___ EXERCISE MATERIAL

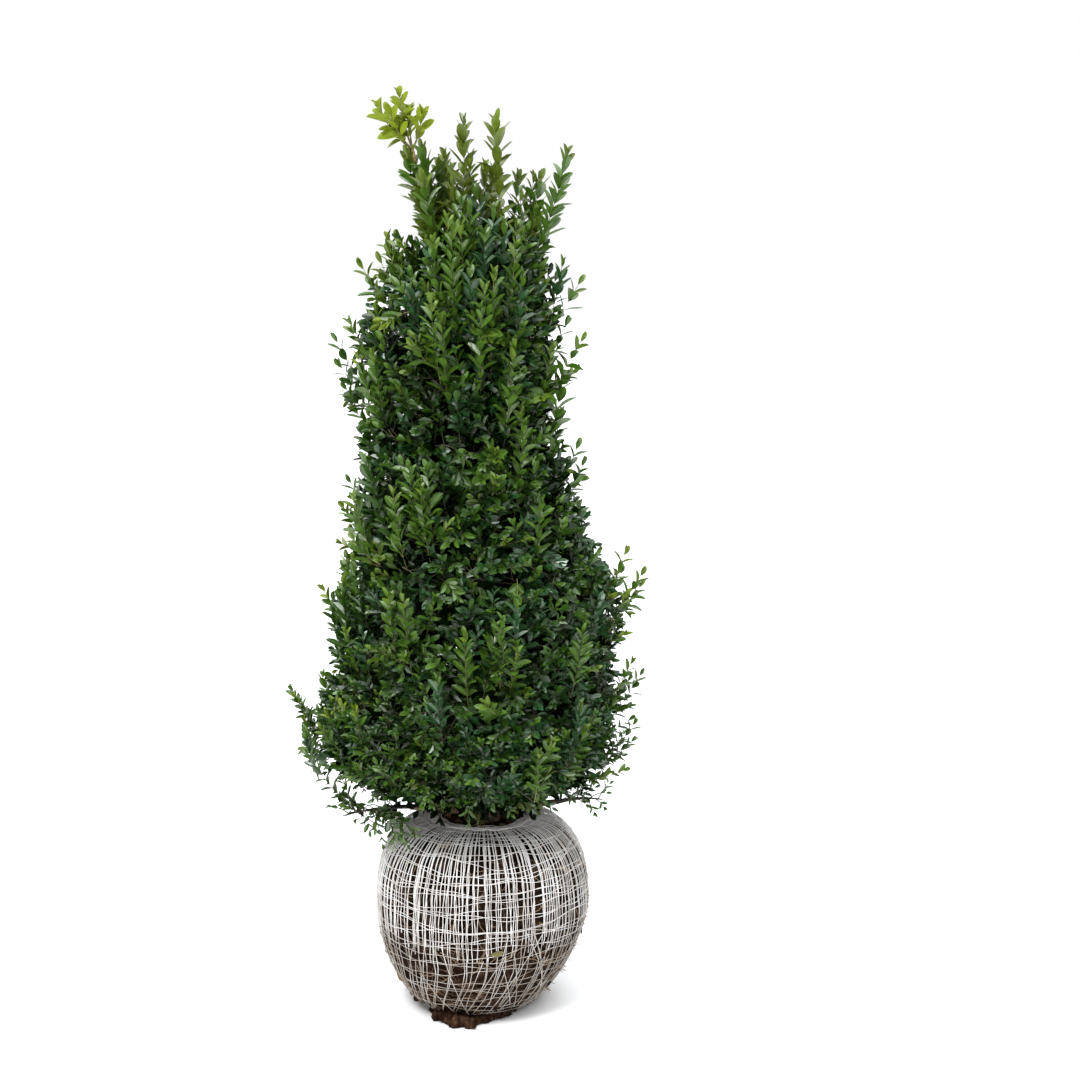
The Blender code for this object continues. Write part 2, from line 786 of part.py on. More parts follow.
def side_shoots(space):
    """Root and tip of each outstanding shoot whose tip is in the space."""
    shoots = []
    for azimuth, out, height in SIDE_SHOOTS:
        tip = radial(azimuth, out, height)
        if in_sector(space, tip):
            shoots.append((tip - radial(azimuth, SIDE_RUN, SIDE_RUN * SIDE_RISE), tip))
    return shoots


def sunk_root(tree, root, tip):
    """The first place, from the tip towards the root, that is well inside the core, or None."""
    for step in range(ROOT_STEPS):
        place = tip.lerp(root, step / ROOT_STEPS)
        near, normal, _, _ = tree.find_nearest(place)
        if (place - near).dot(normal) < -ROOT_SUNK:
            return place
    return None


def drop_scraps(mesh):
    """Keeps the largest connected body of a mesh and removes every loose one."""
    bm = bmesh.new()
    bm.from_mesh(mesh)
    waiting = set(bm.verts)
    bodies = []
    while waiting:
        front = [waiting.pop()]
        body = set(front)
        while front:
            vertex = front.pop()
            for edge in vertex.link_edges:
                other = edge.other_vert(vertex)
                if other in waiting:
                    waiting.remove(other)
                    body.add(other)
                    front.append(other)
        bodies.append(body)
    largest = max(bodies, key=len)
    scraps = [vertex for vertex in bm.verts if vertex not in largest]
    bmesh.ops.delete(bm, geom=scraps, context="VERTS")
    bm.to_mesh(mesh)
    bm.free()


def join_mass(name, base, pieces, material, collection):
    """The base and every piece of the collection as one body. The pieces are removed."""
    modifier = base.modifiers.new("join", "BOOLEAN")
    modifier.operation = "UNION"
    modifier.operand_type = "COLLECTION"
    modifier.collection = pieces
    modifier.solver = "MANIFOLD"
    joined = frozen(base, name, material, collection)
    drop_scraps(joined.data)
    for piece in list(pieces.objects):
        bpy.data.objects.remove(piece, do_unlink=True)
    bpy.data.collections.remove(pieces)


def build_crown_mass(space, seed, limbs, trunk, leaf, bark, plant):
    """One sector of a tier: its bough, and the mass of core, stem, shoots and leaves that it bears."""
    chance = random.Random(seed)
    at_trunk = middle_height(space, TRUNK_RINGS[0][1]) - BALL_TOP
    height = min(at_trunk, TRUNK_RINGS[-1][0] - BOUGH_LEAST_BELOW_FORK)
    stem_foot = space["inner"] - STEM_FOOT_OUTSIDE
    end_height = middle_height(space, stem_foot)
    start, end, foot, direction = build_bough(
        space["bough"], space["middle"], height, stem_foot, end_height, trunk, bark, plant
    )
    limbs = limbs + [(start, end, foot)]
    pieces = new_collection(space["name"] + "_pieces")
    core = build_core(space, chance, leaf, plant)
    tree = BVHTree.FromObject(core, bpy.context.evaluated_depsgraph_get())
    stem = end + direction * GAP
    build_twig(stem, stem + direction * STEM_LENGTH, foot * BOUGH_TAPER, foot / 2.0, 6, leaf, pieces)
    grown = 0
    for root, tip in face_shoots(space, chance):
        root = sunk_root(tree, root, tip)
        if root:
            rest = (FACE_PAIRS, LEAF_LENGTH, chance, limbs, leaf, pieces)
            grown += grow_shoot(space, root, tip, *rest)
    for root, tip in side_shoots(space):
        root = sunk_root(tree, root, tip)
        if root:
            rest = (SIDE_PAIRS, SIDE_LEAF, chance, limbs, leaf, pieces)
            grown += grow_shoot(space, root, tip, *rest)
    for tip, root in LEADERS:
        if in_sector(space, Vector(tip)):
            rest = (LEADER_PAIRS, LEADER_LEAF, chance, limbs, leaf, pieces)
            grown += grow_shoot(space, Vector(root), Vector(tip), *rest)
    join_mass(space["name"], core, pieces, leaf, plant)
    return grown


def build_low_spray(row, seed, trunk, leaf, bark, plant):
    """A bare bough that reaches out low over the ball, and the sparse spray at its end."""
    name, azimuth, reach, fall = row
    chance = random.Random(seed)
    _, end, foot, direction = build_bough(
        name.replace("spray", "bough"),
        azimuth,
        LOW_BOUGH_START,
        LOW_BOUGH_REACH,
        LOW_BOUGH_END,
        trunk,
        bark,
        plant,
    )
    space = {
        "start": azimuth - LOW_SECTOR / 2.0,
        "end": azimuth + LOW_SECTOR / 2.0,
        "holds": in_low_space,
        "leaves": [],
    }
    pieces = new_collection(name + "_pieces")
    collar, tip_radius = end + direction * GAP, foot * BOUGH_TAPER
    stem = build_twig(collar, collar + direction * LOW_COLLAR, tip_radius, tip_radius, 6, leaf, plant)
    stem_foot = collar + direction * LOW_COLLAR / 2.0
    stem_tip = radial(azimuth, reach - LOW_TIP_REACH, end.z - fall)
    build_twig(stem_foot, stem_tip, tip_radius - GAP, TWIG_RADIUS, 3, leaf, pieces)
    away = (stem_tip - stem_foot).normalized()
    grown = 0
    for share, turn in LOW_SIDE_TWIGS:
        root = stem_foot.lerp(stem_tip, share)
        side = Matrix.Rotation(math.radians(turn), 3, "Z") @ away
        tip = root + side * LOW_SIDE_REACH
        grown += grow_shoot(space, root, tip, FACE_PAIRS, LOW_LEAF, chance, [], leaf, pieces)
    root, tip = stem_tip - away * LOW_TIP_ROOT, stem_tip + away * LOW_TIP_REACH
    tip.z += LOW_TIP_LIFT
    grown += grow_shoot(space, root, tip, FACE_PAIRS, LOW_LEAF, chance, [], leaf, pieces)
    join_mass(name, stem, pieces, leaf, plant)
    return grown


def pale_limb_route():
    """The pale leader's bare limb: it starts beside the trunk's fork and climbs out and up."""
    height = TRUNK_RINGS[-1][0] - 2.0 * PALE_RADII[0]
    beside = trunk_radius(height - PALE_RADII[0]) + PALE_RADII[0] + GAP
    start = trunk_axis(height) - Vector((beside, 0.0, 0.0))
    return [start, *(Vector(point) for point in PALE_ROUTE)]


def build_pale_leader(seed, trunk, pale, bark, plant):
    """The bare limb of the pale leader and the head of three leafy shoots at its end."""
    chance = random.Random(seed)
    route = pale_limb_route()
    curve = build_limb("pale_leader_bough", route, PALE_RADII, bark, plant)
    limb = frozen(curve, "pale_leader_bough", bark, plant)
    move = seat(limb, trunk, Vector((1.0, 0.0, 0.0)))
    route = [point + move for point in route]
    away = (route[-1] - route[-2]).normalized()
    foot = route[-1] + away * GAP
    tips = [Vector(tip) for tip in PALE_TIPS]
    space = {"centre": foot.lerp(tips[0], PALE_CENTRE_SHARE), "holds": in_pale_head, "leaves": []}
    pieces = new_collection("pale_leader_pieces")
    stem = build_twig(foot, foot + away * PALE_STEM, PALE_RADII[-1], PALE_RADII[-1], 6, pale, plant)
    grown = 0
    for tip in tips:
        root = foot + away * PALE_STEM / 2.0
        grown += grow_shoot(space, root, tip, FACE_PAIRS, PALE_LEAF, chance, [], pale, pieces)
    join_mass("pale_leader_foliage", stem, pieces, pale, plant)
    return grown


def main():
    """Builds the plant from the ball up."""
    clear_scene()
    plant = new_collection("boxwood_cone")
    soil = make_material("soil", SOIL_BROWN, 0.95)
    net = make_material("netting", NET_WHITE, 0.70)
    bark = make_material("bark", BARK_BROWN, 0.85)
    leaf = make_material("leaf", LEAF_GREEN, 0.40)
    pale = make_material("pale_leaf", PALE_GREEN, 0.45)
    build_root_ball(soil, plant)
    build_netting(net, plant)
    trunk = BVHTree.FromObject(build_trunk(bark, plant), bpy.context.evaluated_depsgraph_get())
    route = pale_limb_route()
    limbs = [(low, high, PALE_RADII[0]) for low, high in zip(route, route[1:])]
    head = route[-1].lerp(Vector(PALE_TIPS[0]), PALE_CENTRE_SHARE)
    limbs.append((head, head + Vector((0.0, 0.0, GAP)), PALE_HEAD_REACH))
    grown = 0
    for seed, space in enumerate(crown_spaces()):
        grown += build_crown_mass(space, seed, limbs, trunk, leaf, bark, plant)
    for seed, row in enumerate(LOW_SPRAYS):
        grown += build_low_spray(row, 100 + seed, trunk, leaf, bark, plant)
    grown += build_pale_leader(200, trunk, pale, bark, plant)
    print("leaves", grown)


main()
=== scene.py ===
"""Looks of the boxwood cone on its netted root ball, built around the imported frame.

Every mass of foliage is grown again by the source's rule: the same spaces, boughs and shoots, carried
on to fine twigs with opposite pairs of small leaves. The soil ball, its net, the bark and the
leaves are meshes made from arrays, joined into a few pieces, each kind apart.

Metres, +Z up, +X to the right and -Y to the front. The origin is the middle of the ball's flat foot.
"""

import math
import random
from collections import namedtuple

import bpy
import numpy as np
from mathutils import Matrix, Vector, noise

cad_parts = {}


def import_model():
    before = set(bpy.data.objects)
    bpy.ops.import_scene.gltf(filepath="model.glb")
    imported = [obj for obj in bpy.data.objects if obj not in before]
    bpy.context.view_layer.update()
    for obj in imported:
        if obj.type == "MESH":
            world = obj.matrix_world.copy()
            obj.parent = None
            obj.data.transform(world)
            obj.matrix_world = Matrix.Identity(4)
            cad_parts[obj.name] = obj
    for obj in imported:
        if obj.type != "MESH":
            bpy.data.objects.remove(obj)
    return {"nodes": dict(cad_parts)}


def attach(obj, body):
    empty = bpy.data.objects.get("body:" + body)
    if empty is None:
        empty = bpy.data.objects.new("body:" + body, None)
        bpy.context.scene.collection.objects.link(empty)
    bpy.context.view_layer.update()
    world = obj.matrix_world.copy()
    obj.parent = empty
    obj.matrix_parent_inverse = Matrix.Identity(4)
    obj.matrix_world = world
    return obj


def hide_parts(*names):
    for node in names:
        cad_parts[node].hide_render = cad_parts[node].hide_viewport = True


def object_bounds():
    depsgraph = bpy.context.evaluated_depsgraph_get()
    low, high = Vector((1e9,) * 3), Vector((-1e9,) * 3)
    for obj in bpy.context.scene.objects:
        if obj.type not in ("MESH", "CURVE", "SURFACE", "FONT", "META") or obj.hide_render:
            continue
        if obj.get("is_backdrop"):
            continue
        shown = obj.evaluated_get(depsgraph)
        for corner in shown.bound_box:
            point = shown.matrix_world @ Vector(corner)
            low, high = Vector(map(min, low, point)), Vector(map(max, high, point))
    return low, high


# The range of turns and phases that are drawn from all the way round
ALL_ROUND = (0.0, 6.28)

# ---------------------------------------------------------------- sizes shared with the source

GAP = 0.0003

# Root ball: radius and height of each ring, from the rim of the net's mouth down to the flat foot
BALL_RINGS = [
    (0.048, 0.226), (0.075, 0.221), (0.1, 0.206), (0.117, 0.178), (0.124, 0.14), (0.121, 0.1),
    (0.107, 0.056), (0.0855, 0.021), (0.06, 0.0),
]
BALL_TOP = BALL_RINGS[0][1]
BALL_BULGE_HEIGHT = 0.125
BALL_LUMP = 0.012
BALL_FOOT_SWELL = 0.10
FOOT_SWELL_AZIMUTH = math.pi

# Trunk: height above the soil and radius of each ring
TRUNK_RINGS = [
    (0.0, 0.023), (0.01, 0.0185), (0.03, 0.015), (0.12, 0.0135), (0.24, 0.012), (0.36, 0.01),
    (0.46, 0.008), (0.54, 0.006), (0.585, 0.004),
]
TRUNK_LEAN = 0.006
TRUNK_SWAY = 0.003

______
___ EXERCISE MATERIAL

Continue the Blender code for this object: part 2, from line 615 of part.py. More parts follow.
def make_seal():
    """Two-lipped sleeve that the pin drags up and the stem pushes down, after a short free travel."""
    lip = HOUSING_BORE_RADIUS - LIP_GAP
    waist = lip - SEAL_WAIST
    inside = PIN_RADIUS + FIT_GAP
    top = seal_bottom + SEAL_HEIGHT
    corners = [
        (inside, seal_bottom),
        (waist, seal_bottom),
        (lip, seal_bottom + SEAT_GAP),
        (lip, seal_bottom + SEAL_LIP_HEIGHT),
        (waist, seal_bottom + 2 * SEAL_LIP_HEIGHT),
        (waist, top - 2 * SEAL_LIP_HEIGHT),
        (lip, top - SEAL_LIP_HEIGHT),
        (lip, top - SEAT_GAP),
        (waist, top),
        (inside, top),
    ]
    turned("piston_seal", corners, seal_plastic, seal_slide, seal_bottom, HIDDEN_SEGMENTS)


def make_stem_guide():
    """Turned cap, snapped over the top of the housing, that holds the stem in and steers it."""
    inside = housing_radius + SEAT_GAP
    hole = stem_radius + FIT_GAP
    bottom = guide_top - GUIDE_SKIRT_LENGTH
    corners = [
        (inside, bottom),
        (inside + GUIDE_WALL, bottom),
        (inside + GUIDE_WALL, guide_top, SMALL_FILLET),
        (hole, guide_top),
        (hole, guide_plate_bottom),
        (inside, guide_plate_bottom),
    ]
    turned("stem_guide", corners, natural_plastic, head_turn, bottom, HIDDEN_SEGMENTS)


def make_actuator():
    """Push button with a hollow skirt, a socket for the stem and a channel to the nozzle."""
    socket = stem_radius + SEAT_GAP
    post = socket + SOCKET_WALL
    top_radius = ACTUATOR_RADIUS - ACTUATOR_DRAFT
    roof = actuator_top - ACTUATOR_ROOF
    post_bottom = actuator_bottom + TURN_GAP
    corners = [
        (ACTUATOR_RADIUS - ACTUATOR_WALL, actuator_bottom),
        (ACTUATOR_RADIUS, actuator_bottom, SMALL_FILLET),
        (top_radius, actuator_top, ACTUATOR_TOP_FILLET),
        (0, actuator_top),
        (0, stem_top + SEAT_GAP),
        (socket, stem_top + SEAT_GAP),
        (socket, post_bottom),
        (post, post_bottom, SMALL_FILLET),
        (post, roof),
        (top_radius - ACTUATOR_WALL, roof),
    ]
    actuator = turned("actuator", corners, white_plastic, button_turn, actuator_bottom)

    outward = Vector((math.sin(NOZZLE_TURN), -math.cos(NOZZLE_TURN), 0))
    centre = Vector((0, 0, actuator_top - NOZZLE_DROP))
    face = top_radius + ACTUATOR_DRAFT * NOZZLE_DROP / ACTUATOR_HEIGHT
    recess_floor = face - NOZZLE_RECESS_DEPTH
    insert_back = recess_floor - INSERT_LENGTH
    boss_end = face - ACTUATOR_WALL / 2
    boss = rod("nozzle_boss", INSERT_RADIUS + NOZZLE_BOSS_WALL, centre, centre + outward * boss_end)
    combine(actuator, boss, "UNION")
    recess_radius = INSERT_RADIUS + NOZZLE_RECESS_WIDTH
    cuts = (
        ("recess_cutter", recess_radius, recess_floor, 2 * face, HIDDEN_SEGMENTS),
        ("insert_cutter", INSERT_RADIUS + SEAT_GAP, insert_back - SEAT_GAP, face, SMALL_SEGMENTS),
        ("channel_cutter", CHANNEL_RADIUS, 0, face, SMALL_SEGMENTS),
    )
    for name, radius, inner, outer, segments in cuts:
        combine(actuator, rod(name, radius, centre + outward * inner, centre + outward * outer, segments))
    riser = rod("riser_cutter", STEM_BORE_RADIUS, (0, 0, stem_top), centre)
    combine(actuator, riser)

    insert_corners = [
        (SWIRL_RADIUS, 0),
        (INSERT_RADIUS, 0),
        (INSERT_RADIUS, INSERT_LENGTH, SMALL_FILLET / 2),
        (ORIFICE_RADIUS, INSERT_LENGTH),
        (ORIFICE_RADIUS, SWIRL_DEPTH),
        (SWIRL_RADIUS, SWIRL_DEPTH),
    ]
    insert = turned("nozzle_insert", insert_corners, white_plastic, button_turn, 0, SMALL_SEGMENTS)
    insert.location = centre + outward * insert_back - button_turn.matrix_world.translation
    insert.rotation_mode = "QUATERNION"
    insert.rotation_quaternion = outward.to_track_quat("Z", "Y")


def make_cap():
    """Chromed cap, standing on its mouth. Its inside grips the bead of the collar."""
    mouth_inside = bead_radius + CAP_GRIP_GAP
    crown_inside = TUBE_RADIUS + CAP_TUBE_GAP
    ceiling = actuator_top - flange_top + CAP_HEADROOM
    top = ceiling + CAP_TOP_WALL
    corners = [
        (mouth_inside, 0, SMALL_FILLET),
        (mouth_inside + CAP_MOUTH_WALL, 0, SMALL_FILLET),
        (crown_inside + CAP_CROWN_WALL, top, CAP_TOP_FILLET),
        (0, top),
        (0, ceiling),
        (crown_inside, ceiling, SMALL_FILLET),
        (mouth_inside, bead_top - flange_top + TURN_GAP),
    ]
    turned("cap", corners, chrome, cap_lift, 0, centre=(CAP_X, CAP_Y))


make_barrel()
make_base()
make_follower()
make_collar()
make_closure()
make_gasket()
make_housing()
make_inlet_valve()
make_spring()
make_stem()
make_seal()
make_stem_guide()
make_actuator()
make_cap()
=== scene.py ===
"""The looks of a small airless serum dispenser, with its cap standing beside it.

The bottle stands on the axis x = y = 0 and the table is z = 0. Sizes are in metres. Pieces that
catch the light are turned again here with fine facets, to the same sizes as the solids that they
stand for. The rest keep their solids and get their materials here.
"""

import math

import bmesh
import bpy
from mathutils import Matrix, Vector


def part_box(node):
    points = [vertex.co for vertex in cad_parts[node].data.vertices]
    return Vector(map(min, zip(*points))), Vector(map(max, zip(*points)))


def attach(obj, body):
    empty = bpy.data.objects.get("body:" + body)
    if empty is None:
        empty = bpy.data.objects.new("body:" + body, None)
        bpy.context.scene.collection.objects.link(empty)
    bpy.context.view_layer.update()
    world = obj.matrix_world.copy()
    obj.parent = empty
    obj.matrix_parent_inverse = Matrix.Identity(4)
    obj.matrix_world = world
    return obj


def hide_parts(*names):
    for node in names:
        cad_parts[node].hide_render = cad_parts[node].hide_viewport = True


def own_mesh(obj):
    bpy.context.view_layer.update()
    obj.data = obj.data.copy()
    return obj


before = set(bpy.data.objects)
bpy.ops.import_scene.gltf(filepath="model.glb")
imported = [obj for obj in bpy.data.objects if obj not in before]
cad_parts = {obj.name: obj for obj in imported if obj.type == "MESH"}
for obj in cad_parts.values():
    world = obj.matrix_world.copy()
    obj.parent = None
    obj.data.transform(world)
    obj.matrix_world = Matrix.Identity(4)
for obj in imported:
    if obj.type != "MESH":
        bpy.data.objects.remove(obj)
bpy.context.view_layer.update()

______
___ EXERCISE MATERIAL

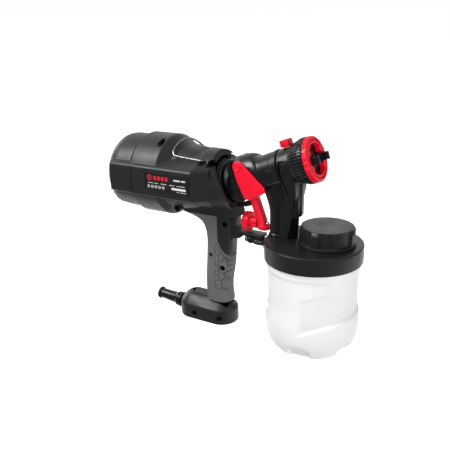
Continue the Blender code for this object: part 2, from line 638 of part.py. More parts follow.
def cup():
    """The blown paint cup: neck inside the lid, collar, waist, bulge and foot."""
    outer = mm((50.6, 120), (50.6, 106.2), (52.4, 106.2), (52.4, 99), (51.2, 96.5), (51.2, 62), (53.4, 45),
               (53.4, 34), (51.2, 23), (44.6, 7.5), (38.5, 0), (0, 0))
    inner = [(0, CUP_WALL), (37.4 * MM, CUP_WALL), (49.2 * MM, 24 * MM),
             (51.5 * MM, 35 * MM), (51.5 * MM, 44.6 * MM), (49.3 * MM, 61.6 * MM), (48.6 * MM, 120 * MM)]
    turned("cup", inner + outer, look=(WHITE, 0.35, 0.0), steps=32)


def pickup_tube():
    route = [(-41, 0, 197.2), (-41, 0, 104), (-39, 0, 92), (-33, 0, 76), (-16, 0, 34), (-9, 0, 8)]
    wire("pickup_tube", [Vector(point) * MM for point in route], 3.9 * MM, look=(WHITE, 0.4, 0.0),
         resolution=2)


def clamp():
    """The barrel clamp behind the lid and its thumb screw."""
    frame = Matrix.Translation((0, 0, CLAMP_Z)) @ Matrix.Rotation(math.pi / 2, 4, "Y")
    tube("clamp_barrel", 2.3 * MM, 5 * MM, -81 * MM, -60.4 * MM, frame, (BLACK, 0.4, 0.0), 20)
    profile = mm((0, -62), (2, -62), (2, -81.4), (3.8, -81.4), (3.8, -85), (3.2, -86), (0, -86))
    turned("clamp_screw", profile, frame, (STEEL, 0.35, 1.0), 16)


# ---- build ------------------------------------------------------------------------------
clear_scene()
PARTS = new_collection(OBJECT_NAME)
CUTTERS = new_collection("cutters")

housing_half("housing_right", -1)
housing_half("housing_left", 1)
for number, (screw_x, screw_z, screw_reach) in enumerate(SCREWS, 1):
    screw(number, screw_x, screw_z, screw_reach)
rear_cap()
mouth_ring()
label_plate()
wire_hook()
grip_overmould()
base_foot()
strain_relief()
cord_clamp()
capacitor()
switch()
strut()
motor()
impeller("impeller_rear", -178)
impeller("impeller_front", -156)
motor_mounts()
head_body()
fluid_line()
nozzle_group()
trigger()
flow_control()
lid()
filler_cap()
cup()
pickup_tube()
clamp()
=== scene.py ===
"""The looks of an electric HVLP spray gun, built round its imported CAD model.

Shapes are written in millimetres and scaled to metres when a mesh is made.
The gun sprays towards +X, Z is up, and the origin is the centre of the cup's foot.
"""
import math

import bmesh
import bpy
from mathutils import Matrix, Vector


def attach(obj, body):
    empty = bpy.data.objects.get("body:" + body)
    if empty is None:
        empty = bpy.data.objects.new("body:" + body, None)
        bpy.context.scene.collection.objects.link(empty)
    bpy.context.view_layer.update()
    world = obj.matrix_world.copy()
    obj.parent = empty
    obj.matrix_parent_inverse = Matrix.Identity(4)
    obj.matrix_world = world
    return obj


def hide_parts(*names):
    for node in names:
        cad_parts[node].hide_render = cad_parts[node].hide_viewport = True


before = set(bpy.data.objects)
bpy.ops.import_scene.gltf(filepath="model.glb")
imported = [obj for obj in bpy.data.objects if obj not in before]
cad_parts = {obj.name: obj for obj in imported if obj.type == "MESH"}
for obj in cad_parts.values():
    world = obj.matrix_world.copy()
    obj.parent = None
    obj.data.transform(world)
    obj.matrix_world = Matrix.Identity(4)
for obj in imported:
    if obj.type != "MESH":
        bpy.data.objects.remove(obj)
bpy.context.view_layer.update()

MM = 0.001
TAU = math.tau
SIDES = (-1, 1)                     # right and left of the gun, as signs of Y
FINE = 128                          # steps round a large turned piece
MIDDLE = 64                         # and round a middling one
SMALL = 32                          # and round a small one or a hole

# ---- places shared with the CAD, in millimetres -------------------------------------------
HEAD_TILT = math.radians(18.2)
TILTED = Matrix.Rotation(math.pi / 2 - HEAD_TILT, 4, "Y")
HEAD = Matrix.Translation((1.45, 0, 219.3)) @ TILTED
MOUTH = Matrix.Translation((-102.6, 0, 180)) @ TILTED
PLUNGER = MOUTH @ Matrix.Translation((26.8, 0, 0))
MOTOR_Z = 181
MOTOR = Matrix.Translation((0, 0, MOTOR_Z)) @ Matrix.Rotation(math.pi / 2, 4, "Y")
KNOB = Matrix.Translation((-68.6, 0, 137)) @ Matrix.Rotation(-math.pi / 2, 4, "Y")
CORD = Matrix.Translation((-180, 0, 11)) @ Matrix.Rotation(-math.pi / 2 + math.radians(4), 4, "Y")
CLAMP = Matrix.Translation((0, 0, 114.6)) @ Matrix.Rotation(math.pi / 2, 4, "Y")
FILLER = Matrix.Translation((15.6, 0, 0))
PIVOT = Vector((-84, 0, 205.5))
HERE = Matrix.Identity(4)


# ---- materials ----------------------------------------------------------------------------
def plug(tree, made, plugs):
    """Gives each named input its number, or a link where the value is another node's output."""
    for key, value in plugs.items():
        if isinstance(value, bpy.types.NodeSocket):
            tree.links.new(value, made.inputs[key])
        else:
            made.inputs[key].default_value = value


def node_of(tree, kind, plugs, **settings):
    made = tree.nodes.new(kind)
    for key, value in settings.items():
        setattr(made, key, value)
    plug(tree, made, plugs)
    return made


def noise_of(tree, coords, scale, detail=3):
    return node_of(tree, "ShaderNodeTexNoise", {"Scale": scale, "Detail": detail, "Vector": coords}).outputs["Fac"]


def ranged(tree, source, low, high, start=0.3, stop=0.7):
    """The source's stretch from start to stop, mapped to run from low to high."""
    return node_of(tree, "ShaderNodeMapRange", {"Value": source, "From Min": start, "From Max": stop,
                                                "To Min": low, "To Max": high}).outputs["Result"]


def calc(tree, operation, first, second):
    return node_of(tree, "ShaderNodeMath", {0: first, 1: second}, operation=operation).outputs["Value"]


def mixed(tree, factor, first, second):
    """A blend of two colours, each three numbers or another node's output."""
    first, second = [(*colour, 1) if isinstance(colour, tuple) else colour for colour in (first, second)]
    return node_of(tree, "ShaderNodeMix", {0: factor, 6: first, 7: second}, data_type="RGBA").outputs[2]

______

→ WORK REQUIRED
Begin with the line containing "if obj.type not", end with the line containing "GAP = 0.0003", and transcribe exactly every line in that span, with nothing added.

→ ANSWER TO THIS EXERCISE
        if obj.type not in ("MESH", "CURVE", "SURFACE", "FONT", "META") or obj.hide_render:
            continue
        if obj.get("is_backdrop"):
            continue
        shown = obj.evaluated_get(depsgraph)
        for corner in shown.bound_box:
            point = shown.matrix_world @ Vector(corner)
            low, high = Vector(map(min, low, point)), Vector(map(max, high, point))
    return low, high


# The range of turns and phases that are drawn from all the way round
ALL_ROUND = (0.0, 6.28)

# ---------------------------------------------------------------- sizes shared with the source

GAP = 0.0003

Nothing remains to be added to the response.